By Mike Willis
The Mediterranean has dominated Israel’s life and civilization throughout the ages. Most of Israel’s wealth comes from this busy, densely populated strip near Tel Aviv and from the farms of the well-watered Sharon plain, running north to south just inland from the sea. Tel Aviv is a modern city, less than 100 years old. Over one million people live within the boundaries of greater Tel Aviv, but before 1909 this area was a wasteland, a barren stretch of sand.
The word “Jaffa” is derived from the Hebrew word yapo that means “pretty or lovely.” Modern Jaffa conveys little sense of its long history. The earliest remains here date back to the 18th century B.C. In the 12th century B.C., Jaffa became part of the Israelite kingdom, and the Old Testament makes mention of the town several times. Under Solomon it was developed as the principal port for the Jewish capital, Jerusalem.
Here are some biblical events and facts that are related to Joppa.
The city was in the territory of the tribe of Dan when the Land was divided under Joshua (see map of the Twelve Tribes of Israel).
David conquered the area during his reign when he took control of land occupied by the Philistines (the area from Joppa to Gaza).

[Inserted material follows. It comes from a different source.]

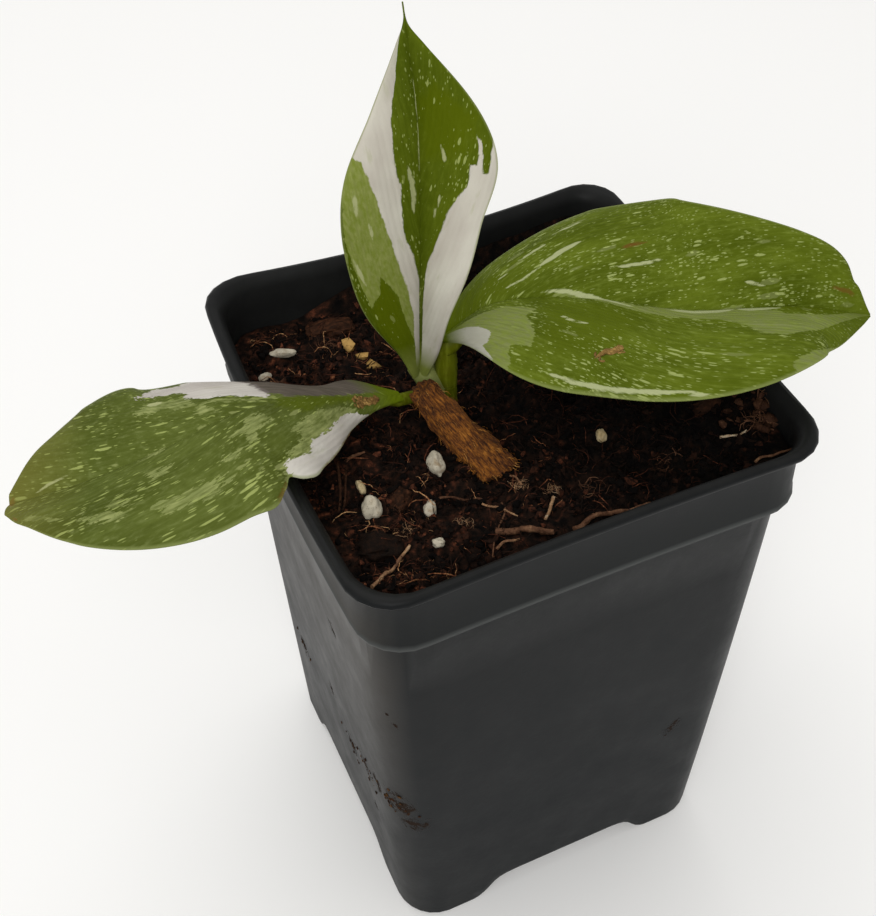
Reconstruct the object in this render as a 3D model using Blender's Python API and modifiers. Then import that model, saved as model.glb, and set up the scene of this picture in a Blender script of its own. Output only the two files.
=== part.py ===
"""Potted white wizard philodendron: a young plant with three leaves in a square nursery pot.

The pot stands at z = 0 with its base centred on the origin. +X runs to the right along the
front wall, +Y to the back and +Z up. Lengths are in metres; mm() gives points in millimetres.
"""
import math
import random

import bmesh
import bpy
import numpy as np
from mathutils import Matrix, Vector, noise

# Driving dimensions
MM = 0.001
GAP = 0.3 * MM
POT_HEIGHT = 127 * MM
RIM_HALF = 45.0 * MM
BAND_HALF = 42.9 * MM
BODY_TOP_HALF = 41.5 * MM
BASE_HALF = 37.0 * MM
BAND_HEIGHT = 18.4 * MM
LEDGE_DROP = 1.4 * MM
WALL = 0.9 * MM
RIM_RADIUS = 9.0 * MM
STEP_RADIUS = 9.8 * MM
BASE_RADIUS = 9.0 * MM
CORNER_STEPS = 6
SIDE_STEPS = 6

# Bend of the soft walls, in millimetres at the rim
SKEW = 1.67
STRETCH = 0.47
CORNER_PULL = 0.66
LEFT_BOW = -1.96
RIGHT_BOW = -0.25
BACK_BOW = -3.83
FRONT_BOW = 0.98
LEAN = (-2.13, -1.73)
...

Solomon used the city as a port city for receiving cedars from Hiram, king of Tyre (2 Chron. 2:16). It was an harbor in the times of Ezra (3:7). Therefore, Jaffa was the port city for Jerusalem some 35 miles away. In New Testament times, Jaffa has been replaced as the major port by Caesarea on the coast, which was constructed by Herod the Great.

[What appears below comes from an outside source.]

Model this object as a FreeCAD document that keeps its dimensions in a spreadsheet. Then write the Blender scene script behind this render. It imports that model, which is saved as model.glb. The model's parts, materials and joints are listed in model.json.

Jonah fled through Joppa toward Tarshish (Jon. 1:3). There Jonah boarded a boat headed to Tarshish, leading to his being swallowed by a great fish.
It was conquered by Herod the Great (37-4 B.C.).
It was destroyed by Vespaian in the overthrow of the Jewish rebellion leading to the destruction of Jerusalem in A.D. 70.
Peter raised Dorcas from the dead (Acts 9:36-42).
Peter was living with Simon the tanner beside the sea (Acts 9:43) when servants from the house of Cornelius came to him from Caesarea (about 30 miles north). There he had his vision of the sheet let down from heaven full of clean and unclean items (Acts 10).
The 12th and 13th centuries A.D. saw frequent invasions as successive Crusaders, including Richard the Lion-hearted, were beaten off. From that time until the British entered Jaffa in November 1917, Jaffa was Arab. By the start of the 20th century, a few Jewish refugees had settled among the Arabs of Jaffa. Jaffa is the oldest still-functioning seaport in the world.
The 1947 U.N. Partition Plan placed Jaffa in an Arab state, and Tel Aviv in a Jewish one. Following the 1948 Proclamation of the State of Israel, Jaffa’s Arabs launched a full-scale military attack on Tel-Aviv. They were defeated and many fled. Today only a small number of residents are Arab. The community is a lovely community with a beautiful view of the Mediterranean Sea in the site traditionally said to be where Peter raised Dorcas.